Quanto a Isaque de Nínive, Ysabel de Andia considera que o mesmo descreve duas noites nos capítulos XLVIII e XLIX de seu Tratados Místicos que correspondem, segundo Hausherr, à noite do praktikos e à noite do gnostikos.

No capítulo XLVIII cujo título é “Sobre as variações que a alma experimenta de luz e de trevas, e sobra a ciência experimental que adquire do que é da direita e da esquerda”, é dito:

Esta hora é plena de desespero e de temor: a esperança em Deus e a consolação da estão completamente apagadas na alma, e está totalmente preenchida de dúvida e de temor”.

Que resta fazer? Dormir!

“A ti, ó homem, te aconselho: se não tens a força de dominar tua alma e de cair sobre tua face na oração, envolve tua cabeça de teu manto e dorme até que passe longe de ti a hora das trevas, mas não saia de tua célula”.

Eis dois avisos para o tempo de perigo:
*o sono que é a atitude dos discípulo em Gethsemani , quando o Mestre “caiu de face contra a terra”, na hora da agonia, e “orou” para que este cálice se afastasse Dele”;
*e a guarda da célula.

O gesto de “envolver sua cabeça de seu manto” torna o monge semelhante ao morto cuja cabeça é envolvida de um sudário. A célula é então o túmulo que não deve ser deixado quando sua alma está em perigo de morte.

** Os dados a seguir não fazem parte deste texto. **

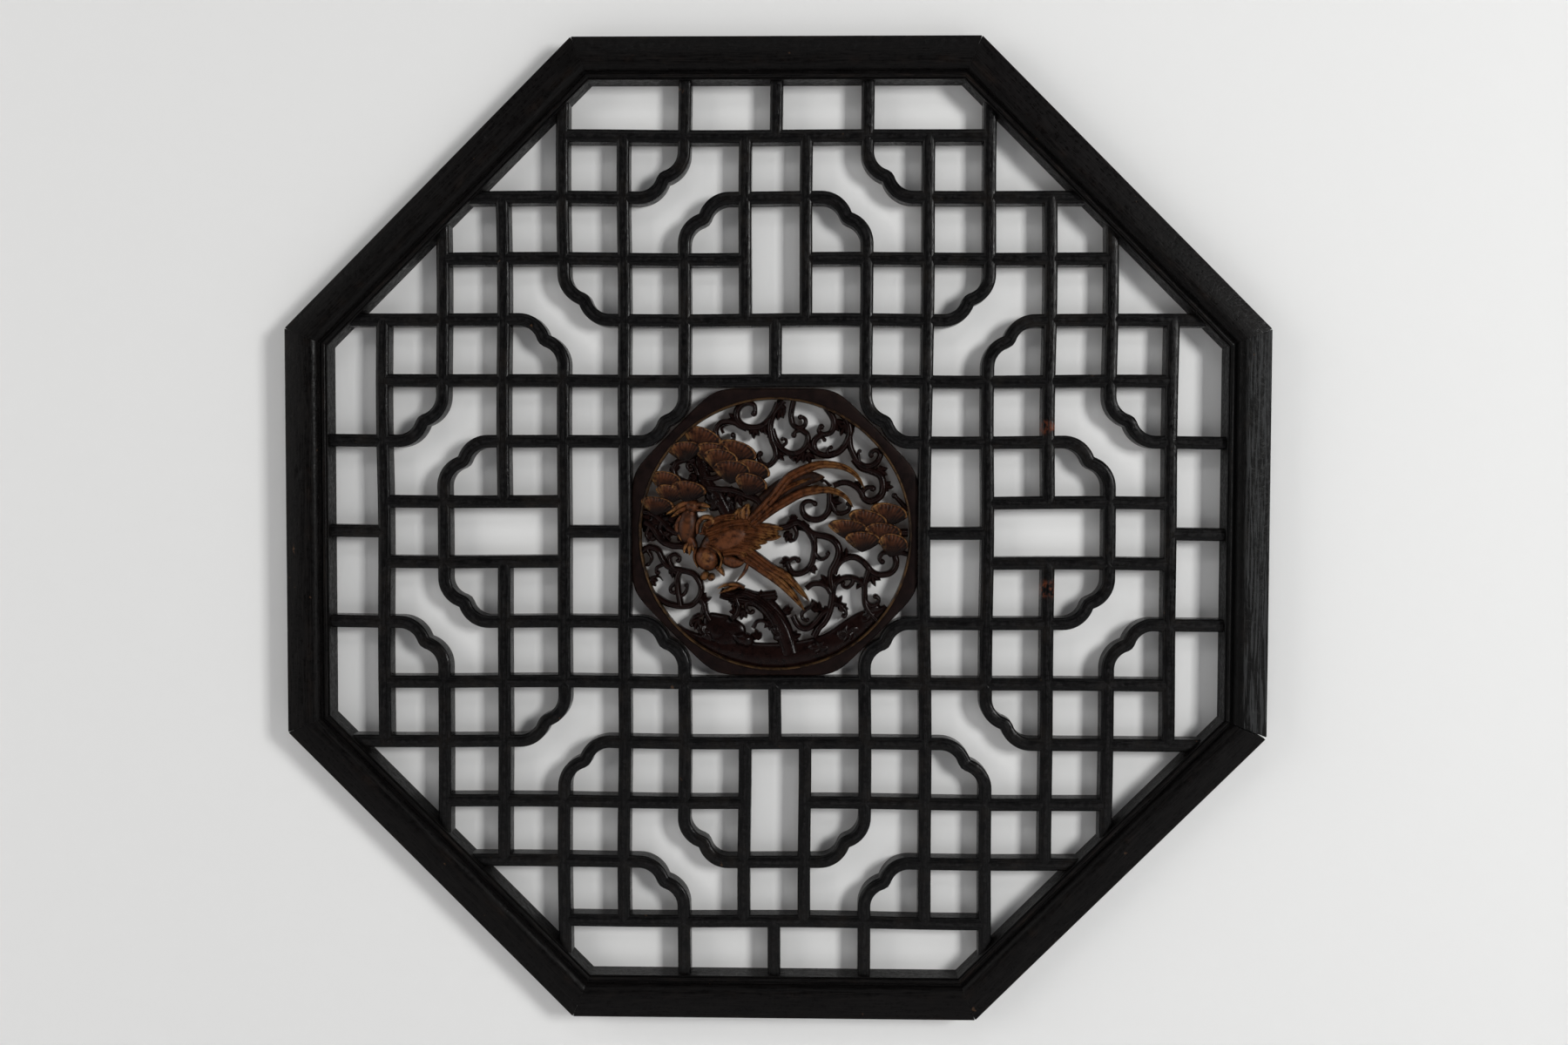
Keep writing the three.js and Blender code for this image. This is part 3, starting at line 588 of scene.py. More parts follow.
def line_mesh(name, strokes):
    """A mesh of bare edges with the strokes' values written on its points."""
    places = np.vstack([s["places"] for s in strokes])
    sides = np.vstack([mitred_sides(s["places"]) * s["values"]["half"][:, None] for s in strokes])
    edges = []
    start = 0
    for s in strokes:
        count = len(s["places"])
        edges += [(start + i, start + i + 1) for i in range(count - 1)]
        start += count
    flat = np.zeros((len(places), 3))
    flat[:, 0] = places[:, 0]
    flat[:, 2] = places[:, 1] + PANEL_MIDDLE
    mesh = bpy.data.meshes.new(name)
    mesh.from_pydata(flat.tolist(), edges, [])
    side = np.zeros((len(places), 3))
    side[:, 0] = sides[:, 0]
    side[:, 2] = sides[:, 1]
    for label, data in (("place", flat), ("side", side)):
        attribute = mesh.attributes.new(label, "FLOAT_VECTOR", "POINT")
        attribute.data.foreach_set("vector", data.astype(np.float32).ravel())
    for label in ("low", "high", "along", "joint", "gilt", "edge"):
        data = np.concatenate([s["values"][label] for s in strokes])
        attribute = mesh.attributes.new(label, "FLOAT", "POINT")
        attribute.data.foreach_set("value", data.astype(np.float32))
    return mesh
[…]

O capítulo seguinte é intitulado: “Sobre a treva lúgubre que chega na hesychia àqueles que vivem a vida da gnosis”:

Mesmo se nosso coração está morto neste tempos, e que não temos a menor (possibilidade de) oração, que não saibamos o que dizer por que nenhuma palavra de demanda não nos convém, nem nenhuma súplica, sejamos encontrado prostrados sobre ossa face perpetuamente”.

A última provação é quando o gosto da oração se esvai e o coração ele mesmo é “morte”. Deus se retira. Mas aqui Isaque de Nínive pede ao monge a oração do Cristo em agonia: permanecer “prostrado a face contra a terra” em uma oração perpétua.

Há portanto duas noites que corresponde a dois estados: aquele do “praktikos” e aquele do “gnostikos”. O fim da praxis é a apatheia, quer dizer a liberação das paixões, e aquele da theoria, o estabelecimento do espírito na oração espiritual.

A distinção da praxis e da theoria não corresponde exatamente à distinção de São João da Cruz da noite dos sentidos e da noite do espírito ou das purificações ativas e das purificações passivas.

Evagrio define a uma e a outra em relação ao intelecto (nous).

“A apatheia é a flor da prática, diz Evagrio, e o que concerne a prática, é a guarda dos mandamentos de Deus” (Praktikos). A apatheia é ao mesmo tempo um combate espiritual — “O nous, engajado na guerra das paixões… se assemelha a quem se bate na noite” (Praktikos) — e um “don de Deus” (Centúria I,37).

Quanto à oração espiritual, Evagrio a define como o “estado do intelecto” (katastasis nous)”. Esta definição será retomada por Isaque de Nínive, que a opõe à oração recitativa… Mas os tradutores de Evagrio, dois monges sírios do convento de São Sabas, um centro anti-origenista, no século X, porão sob o nome de Gregório o Grande a citação de Evagrio.

Mas retornemos à noite do “prático” e à noite do “gnóstico”.

Estas duas noites correspondem, em Isaque, a duas crucificações: a crucificação dos sentidos e da vontade, pela ascese, e a crucificação do intelecto, pela oração espiritual. Só após ter sido crucificado ao mundo que o monge pode subir à cruz, com o Cristo, e se tronar “hesicasta”.

Qual é este termo da vida espiritual? É uma vida liberada das paixões, uma vida de união a Deus e de oração perpétua, vida de “oração” carmelitana ou de “oração pura”, segundo Isaque. Vida no Espírito que transforma o homem carnal em homem espiritual.